## Goal
Print all the entries verbatim.

[Entries with model source code]

_ _ _ _ _ _ _

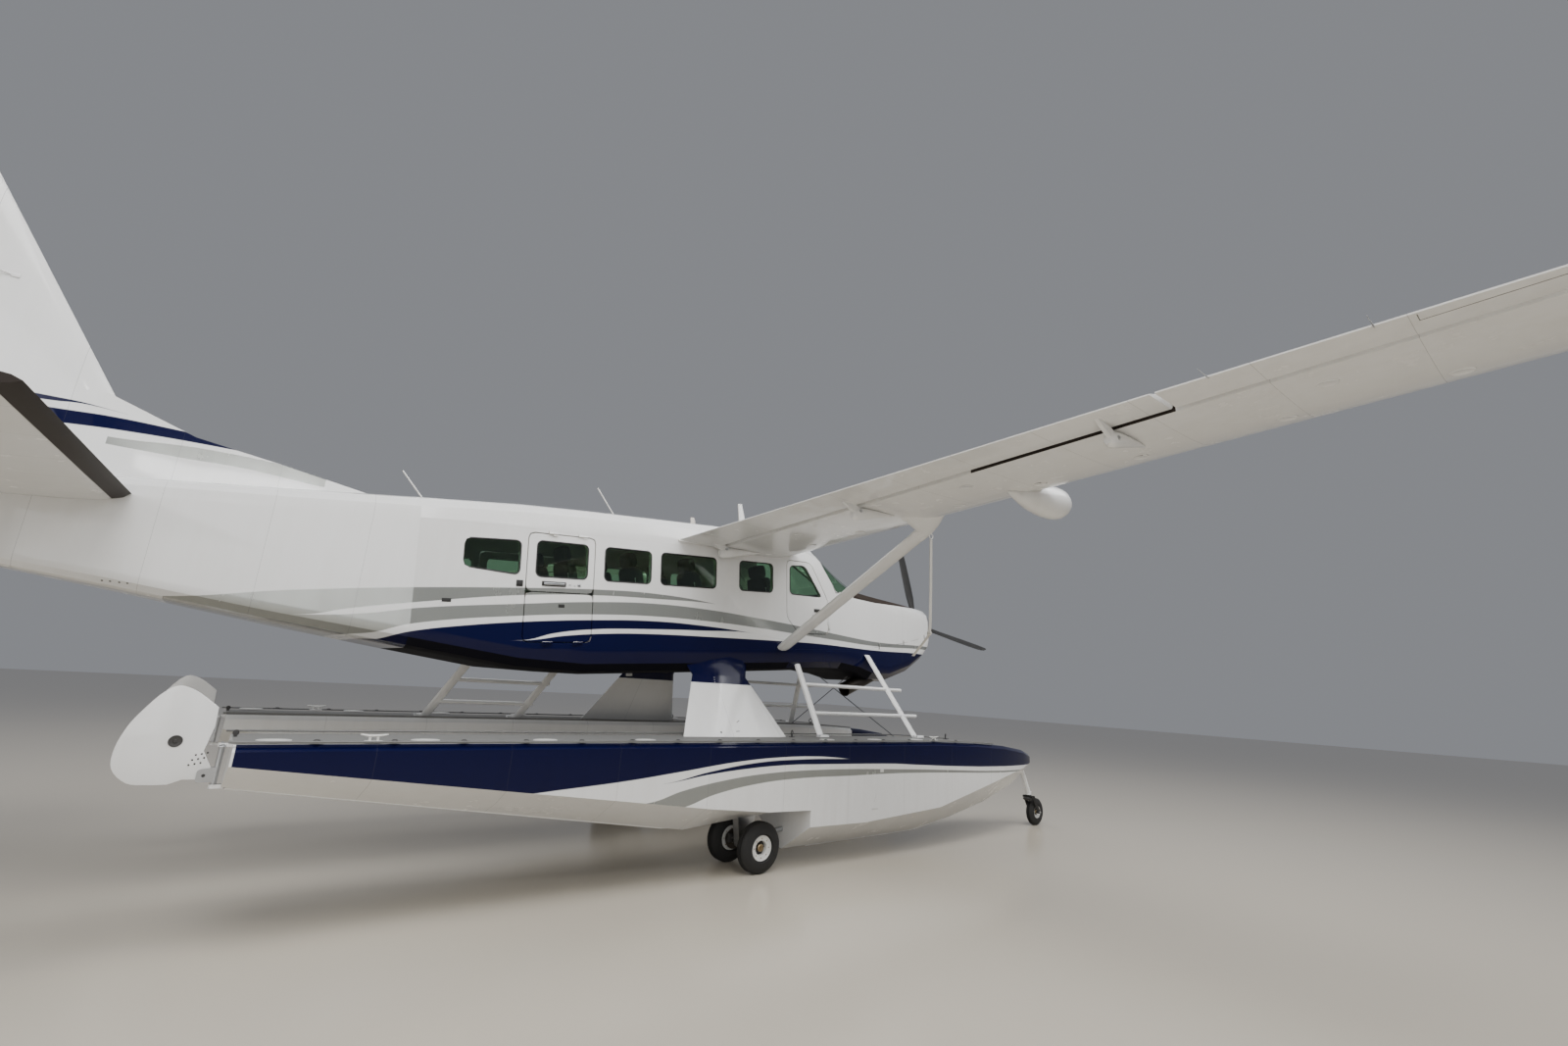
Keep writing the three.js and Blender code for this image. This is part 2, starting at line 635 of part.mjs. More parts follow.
function wingAt(v) {
  const i = Math.max(1, WING.findIndex((s) => s.v >= v));
  const a = WING[i - 1];
  const b = WING[i];
  const t = (v - a.v) / (b.v - a.v);
  const mix = (key) => a[key] + (b[key] - a[key]) * t;
  return { v, le: mix('le'), te: mix('te'), leW: mix('leW'), teW: mix('teW'), thick: mix('thick') };
}

// Half thickness of the section as a share of the chord, blunt at the trailing edge
function halfThickness(x, thick) {
  return 5 * thick * (0.2969 * Math.sqrt(x) - 0.126 * x - 0.3516 * x ** 2 + 0.2843 * x ** 3 - 0.0985 * x ** 4);
}

function camber(x) {
  return 0.02 * 4 * x * (1 - x) * (1.3 - 0.6 * x);
}

function wingRing(s) {
  const chord = s.le - s.te;
  const at = (x, sign) => {
    const w = s.leW + (s.teW - s.leW) * x + chord * (camber(x) + sign * (halfThickness(x, s.thick) + 0.001));
    return new THREE.Vector3(s.le - chord * x, s.v, w);
  };
  const upper = CHORD_STEPS.map((x) => at(x, 1));
  const lower = CHORD_STEPS.slice(1).reverse().map((x) => at(x, -1));
  return [...upper, ...lower];
}

function wingBody() {
  return loft(WING.map(wingRing), ['x', 'z']);
}

// The thick stretch of wing that crosses over the cabin
function wingCentre() {
  const root = wingRing(WING[0]);
  const outer = 830 - TOUCH;
  const rings = [-outer, outer].map((v) => root.map((p) => new THREE.Vector3(p.x, v, p.z)));
  return loft(rings, ['x', 'z']).intersect(box(-6000, -3000, -900, 900, ROOF_LINE, 2200));
}

// A hinged surface: round nose on the hinge line, thin trailing edge
function surfaceRing(hinge, radius, trail, place) {
  const points = [];
  const direction = Math.atan2(trail[1] - hinge[1], trail[0] - hinge[0]);
  for (let i = 0; i <= 6; i += 1) {
    const angle = direction + Math.PI / 2 + (i / 6) * Math.PI;
    points.push([hinge[0] + radius * Math.cos(angle), hinge[1] + radius * Math.sin(angle)]);
  }
  const edge = 4;
  const side = direction + Math.PI / 2;
  points.push([trail[0] - edge * Math.cos(side), trail[1] - edge * Math.sin(side)]);
  points.push([trail[0] + edge * Math.cos(side), trail[1] + edge * Math.sin(side)]);
  return points.map(([a, b]) => place(a, b));
}

function surfaceNose(v) {
  const s = wingAt(v);
  const chord = s.le - s.te;
  const x = (s.le - CONTROL_U) / chord;
  const radius = chord * halfThickness(x, s.thick) * 0.94;
  const w = s.leW + (s.teW - s.leW) * x + chord * camber(x);
  return { u: CONTROL_U - radius, w, radius, trail: [s.te, s.teW + 2] };
}

function surfaceAlongWing(span) {
  const rings = span.map((v) => {
    const nose = surfaceNose(v);
    return surfaceRing([nose.u, nose.w], nose.radius, nose.trail, (a, b) => new THREE.Vector3(a, v, b));
  });
  return loft(rings, ['x', 'z']);
}

// Flap brackets: places along the span, plates square to the flap's axis
const FLAP_BRACKETS = [960, 3040, 5330];
const BRACKET = { thick: 26, drop: 120 };

function flapPivot(v) {
  const [inner, outer] = FLAP_SPAN.map((end) => surfaceNose(end).w - BRACKET.drop);
  const t = (v - FLAP_SPAN[0]) / (FLAP_SPAN[1] - FLAP_SPAN[0]);
  return { u: CONTROL_U - 20, w: inner + (outer - inner) * t };
}

function flapRise() {
  return Math.atan2(flapPivot(FLAP_SPAN[1]).w - flapPivot(FLAP_SPAN[0]).w, FLAP_SPAN[1] - FLAP_SPAN[0]);
}

// Corners are places from the pivot, and the plate reaches from one side of it to the other
function bracketPlates(corners, from, to) {
  const plate = alongY(roundedShape(corners, 10), from, to).rotate([(flapRise() * 180) / Math.PI, 0, 0]);
  return joined(FLAP_BRACKETS.map((v) => {
    const p = flapPivot(v);
    return moved(plate, p.u, v, p.w);
  }));
}

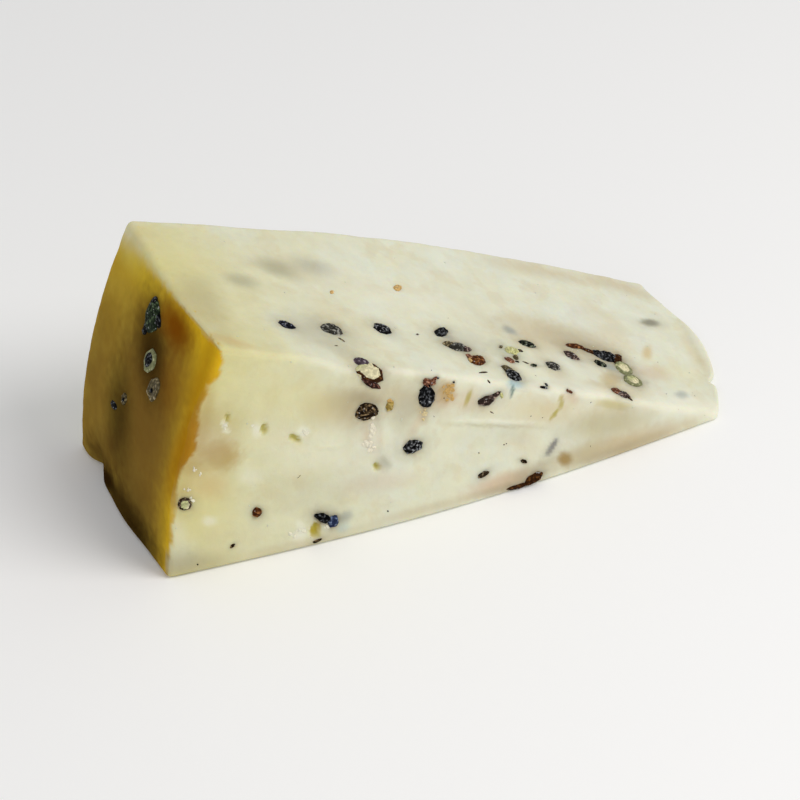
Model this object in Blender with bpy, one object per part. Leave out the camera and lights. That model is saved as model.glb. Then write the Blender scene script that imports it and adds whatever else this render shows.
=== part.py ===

_ _ _ _ _ _ _

## Output of the task
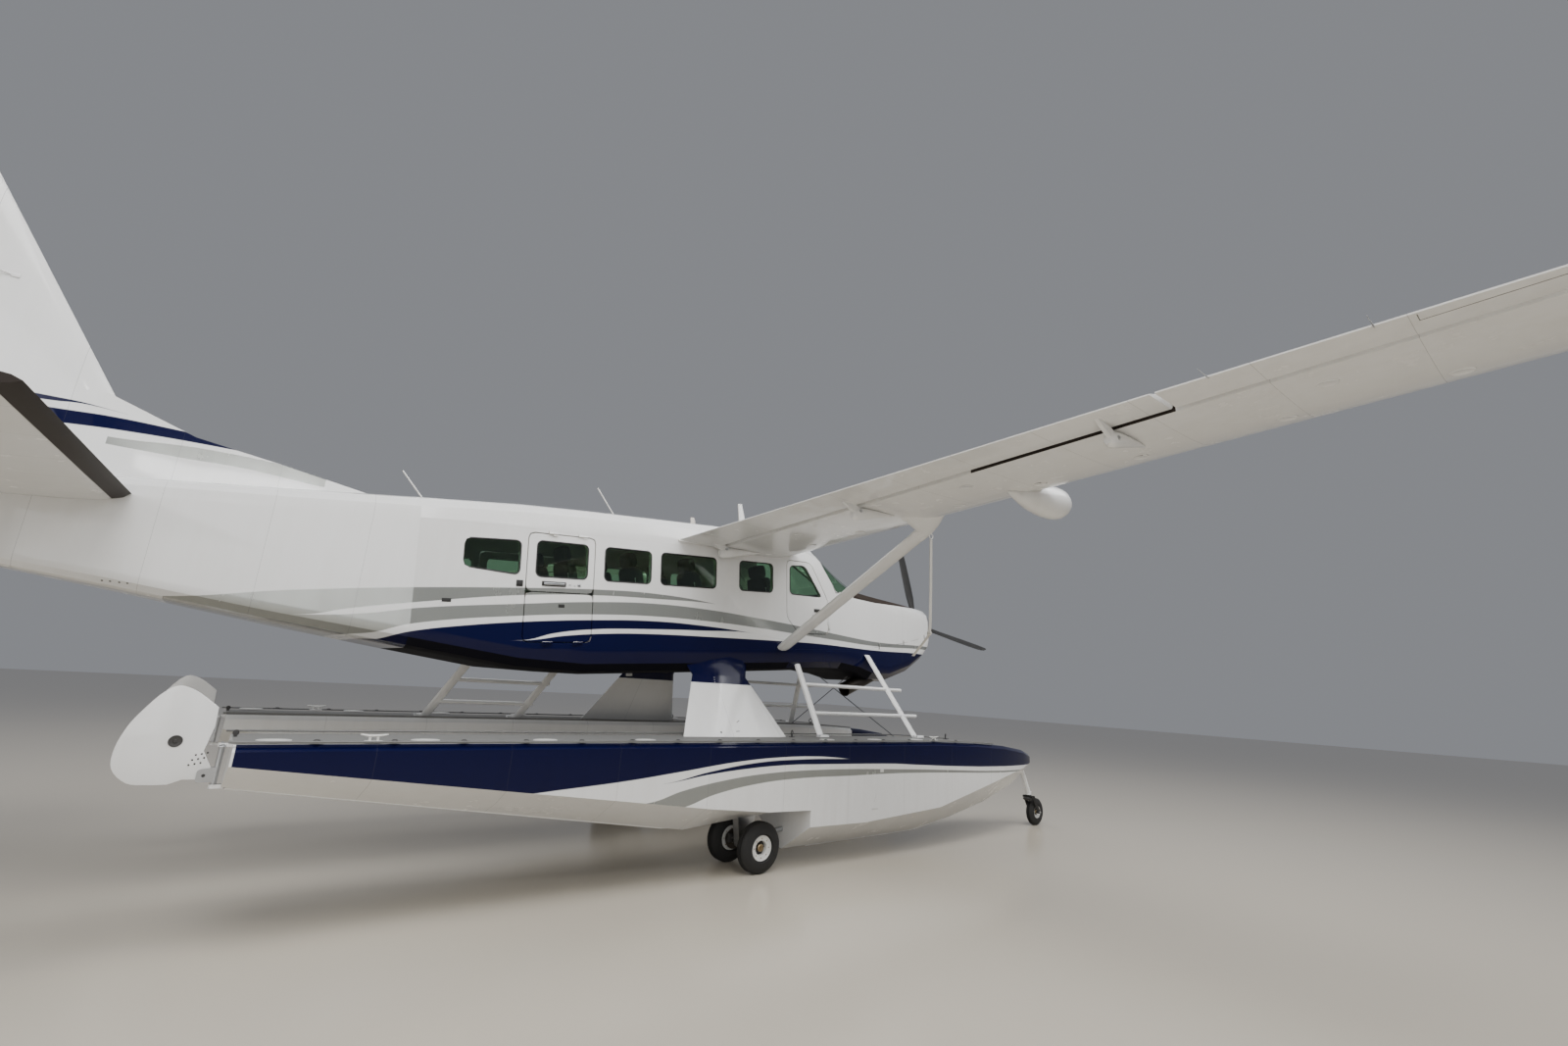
Keep writing the three.js and Blender code for this image. This is part 2, starting at line 635 of part.mjs. More parts follow.
function wingAt(v) {
  const i = Math.max(1, WING.findIndex((s) => s.v >= v));
  const a = WING[i - 1];
  const b = WING[i];
  const t = (v - a.v) / (b.v - a.v);
  const mix = (key) => a[key] + (b[key] - a[key]) * t;
  return { v, le: mix('le'), te: mix('te'), leW: mix('leW'), teW: mix('teW'), thick: mix('thick') };
}

// Half thickness of the section as a share of the chord, blunt at the trailing edge
function halfThickness(x, thick) {
  return 5 * thick * (0.2969 * Math.sqrt(x) - 0.126 * x - 0.3516 * x ** 2 + 0.2843 * x ** 3 - 0.0985 * x ** 4);
}

function camber(x) {
  return 0.02 * 4 * x * (1 - x) * (1.3 - 0.6 * x);
}

function wingRing(s) {
  const chord = s.le - s.te;
  const at = (x, sign) => {
    const w = s.leW + (s.teW - s.leW) * x + chord * (camber(x) + sign * (halfThickness(x, s.thick) + 0.001));
    return new THREE.Vector3(s.le - chord * x, s.v, w);
  };
  const upper = CHORD_STEPS.map((x) => at(x, 1));
  const lower = CHORD_STEPS.slice(1).reverse().map((x) => at(x, -1));
  return [...upper, ...lower];
}

function wingBody() {
  return loft(WING.map(wingRing), ['x', 'z']);
}

// The thick stretch of wing that crosses over the cabin
function wingCentre() {
  const root = wingRing(WING[0]);
  const outer = 830 - TOUCH;
  const rings = [-outer, outer].map((v) => root.map((p) => new THREE.Vector3(p.x, v, p.z)));
  return loft(rings, ['x', 'z']).intersect(box(-6000, -3000, -900, 900, ROOF_LINE, 2200));
}

// A hinged surface: round nose on the hinge line, thin trailing edge
function surfaceRing(hinge, radius, trail, place) {
  const points = [];
  const direction = Math.atan2(trail[1] - hinge[1], trail[0] - hinge[0]);
  for (let i = 0; i <= 6; i += 1) {
    const angle = direction + Math.PI / 2 + (i / 6) * Math.PI;
    points.push([hinge[0] + radius * Math.cos(angle), hinge[1] + radius * Math.sin(angle)]);
  }
  const edge = 4;
  const side = direction + Math.PI / 2;
  points.push([trail[0] - edge * Math.cos(side), trail[1] - edge * Math.sin(side)]);
  points.push([trail[0] + edge * Math.cos(side), trail[1] + edge * Math.sin(side)]);
  return points.map(([a, b]) => place(a, b));
}

function surfaceNose(v) {
  const s = wingAt(v);
  const chord = s.le - s.te;
  const x = (s.le - CONTROL_U) / chord;
  const radius = chord * halfThickness(x, s.thick) * 0.94;
  const w = s.leW + (s.teW - s.leW) * x + chord * camber(x);
  return { u: CONTROL_U - radius, w, radius, trail: [s.te, s.teW + 2] };
}

function surfaceAlongWing(span) {
  const rings = span.map((v) => {
    const nose = surfaceNose(v);
    return surfaceRing([nose.u, nose.w], nose.radius, nose.trail, (a, b) => new THREE.Vector3(a, v, b));
  });
  return loft(rings, ['x', 'z']);
}

// Flap brackets: places along the span, plates square to the flap's axis
const FLAP_BRACKETS = [960, 3040, 5330];
const BRACKET = { thick: 26, drop: 120 };

function flapPivot(v) {
  const [inner, outer] = FLAP_SPAN.map((end) => surfaceNose(end).w - BRACKET.drop);
  const t = (v - FLAP_SPAN[0]) / (FLAP_SPAN[1] - FLAP_SPAN[0]);
  return { u: CONTROL_U - 20, w: inner + (outer - inner) * t };
}

function flapRise() {
  return Math.atan2(flapPivot(FLAP_SPAN[1]).w - flapPivot(FLAP_SPAN[0]).w, FLAP_SPAN[1] - FLAP_SPAN[0]);
}

// Corners are places from the pivot, and the plate reaches from one side of it to the other
function bracketPlates(corners, from, to) {
  const plate = alongY(roundedShape(corners, 10), from, to).rotate([(flapRise() * 180) / Math.PI, 0, 0]);
  return joined(FLAP_BRACKETS.map((v) => {
    const p = flapPivot(v);
    return moved(plate, p.u, v, p.w);
  }));
}

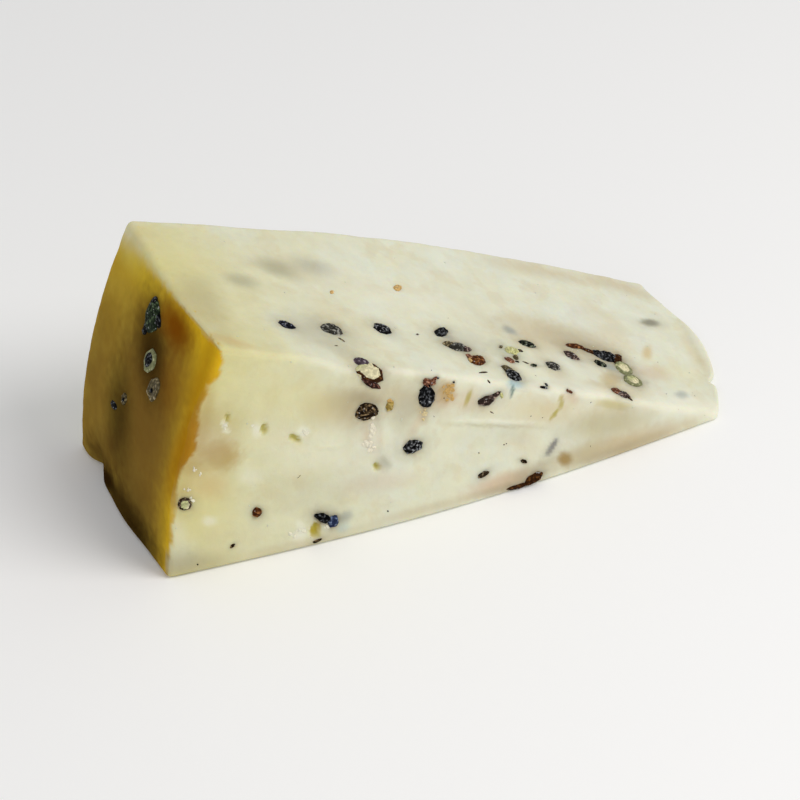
Model this object in Blender with bpy, one object per part. Leave out the camera and lights. That model is saved as model.glb. Then write the Blender scene script that imports it and adds whatever else this render shows.
=== part.py ===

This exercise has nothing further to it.